The mime-play forms a central figure of Genet’s book. He says that the Fedayeen leaders denounced card-playing as a pastime of the bourgeois enemy. The soldiers play nonetheless, miming the gestures of a poker game right down to the last glance and grimace of competition without cards (C.A.; 38-39). Genet describes this staging as a metaphor for the Palestinian resistance, which plays at war without holding the cards of power, trading political change for a répétition, a rehearsal of representation.
Les joueurs de cartes, les doigts pleins de spectres, aussi beaux, aussi sûrs d’eux fussent-ils, savaient que leurs gestes perpétueraient—il faut aussi l’entendre comme condamnation perpétuelle—une partie de cartes sans début ni fin. Ils avaient sous les mains cette absence autant que sous leurs pieds les feddayin. (C.A.; 149)
The cardplayers, their fingers full of ghosts, however handsome and sure of themselves that they be, knew that their gestures would perpetuate—it also must be understood as a perpetual condemnation—a card game without beginning or end. They had this absence under their hands as well as under their feet, the Fedayeen. (my translation)

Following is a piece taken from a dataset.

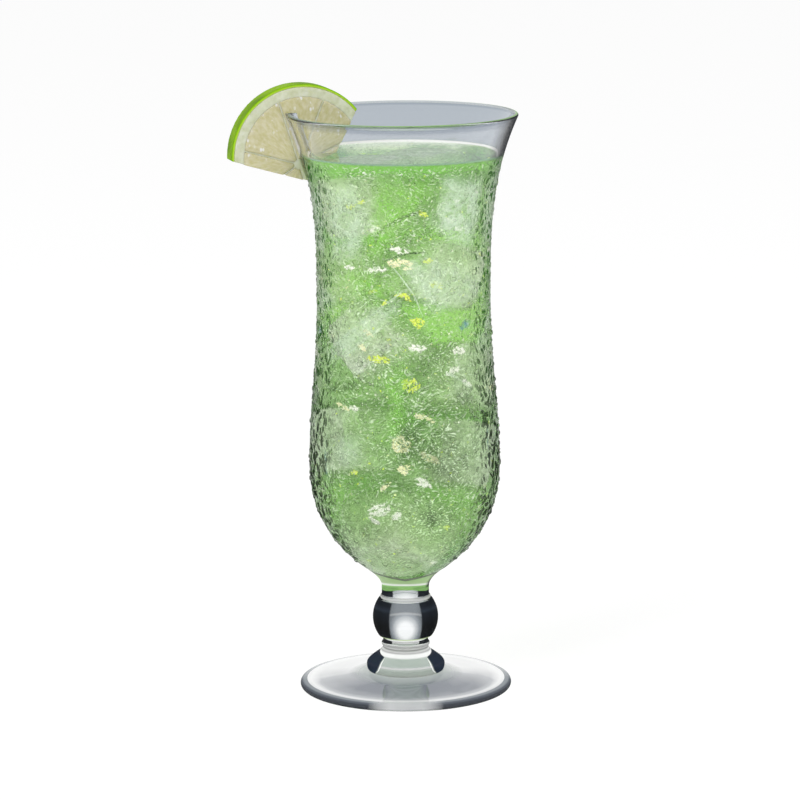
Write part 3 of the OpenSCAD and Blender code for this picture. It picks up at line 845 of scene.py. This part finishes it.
for turn_by, shift in REPEATS:
    for angle, z, half_w, half_h, tilt, tone in GLINTS:
        middle_z = min(max(z + shift, LOWEST), GLINT_HIGHEST)
        lean = radians(tilt)
        for _ in range(int(FLECKS + FLECKS_MORE * half_w * half_h)):
            away, b = sqrt(RNG.uniform()), RNG.uniform(0, tau)
            along, up = tilted(FLECKS_OUT * half_w * away, FLECKS_OUT * half_h * away, b, lean)
            flake(
                tone, radians(angle + turn_by) + along / inner_r(middle_z), middle_z + up,
                RNG.uniform(0.25, 0.9), RNG.uniform(0.4, 1.3), RNG.uniform(0.18, 0.5),
                lean + RNG.normal(0, 0.5),
            )
# Painted highlights: fine glints all round, and glints of bubbles just below the drink's top.
for _ in range(SPECKS):
    size = RNG.uniform(0.16, 0.36)
    flake(
        RNG.choice(["W", "C", "Y"], p=[0.45, 0.25, 0.3]), RNG.uniform(0, tau), RNG.uniform(46, 193),
        RNG.uniform(0.3, 2.5), size * RNG.uniform(1, 3), size, RNG.normal(0, 0.6), 5,
    )
for _ in range(BUBBLE_GLINTS):
    size = RNG.uniform(0.15, 0.28)
    flake("W", RNG.uniform(0, tau), RNG.uniform(180, 194.5), RNG.uniform(0.2, 1.5), size, size, 0.0)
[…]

While many critics view Un Captif amoureux as a confirmation of Genet’s political engagement and a kind of liberation from the yoke of Saint Genet,4 it is also a work which questions the very notions of engagement and liberation. Though the “captive” of the title refers to the narrator, who admits to being a prisoner of his own love for the Palestinian people, the book returns time and again to the notion that modern man is the captive of representation, held hostage by the reflections of his own desire. In his final work Genet eludes the lure of representation by staging political discourse between speech and writing, between the text of history and the voice of lived experience, troubling the force of the image with the movement of performance.